The exercise:
The line containing "smooth, BODY[node]), node)" marks where to begin; quote it and every line after it through the end of the data, exactly as written.

▼

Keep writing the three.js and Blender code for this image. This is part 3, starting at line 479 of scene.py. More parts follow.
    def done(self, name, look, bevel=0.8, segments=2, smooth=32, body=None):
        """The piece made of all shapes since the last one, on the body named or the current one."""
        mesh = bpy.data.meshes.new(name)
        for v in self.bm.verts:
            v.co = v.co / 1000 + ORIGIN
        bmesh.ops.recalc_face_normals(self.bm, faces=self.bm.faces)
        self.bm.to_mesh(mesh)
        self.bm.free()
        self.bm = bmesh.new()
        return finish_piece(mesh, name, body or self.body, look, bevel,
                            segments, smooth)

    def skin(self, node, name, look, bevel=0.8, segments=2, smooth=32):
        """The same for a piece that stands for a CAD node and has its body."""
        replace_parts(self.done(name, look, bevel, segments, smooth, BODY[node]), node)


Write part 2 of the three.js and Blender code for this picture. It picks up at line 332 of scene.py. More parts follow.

▲

Exercise result:
        replace_parts(self.done(name, look, bevel, segments, smooth, BODY[node]), node)


Write part 2 of the three.js and Blender code for this picture. It picks up at line 332 of scene.py. More parts follow.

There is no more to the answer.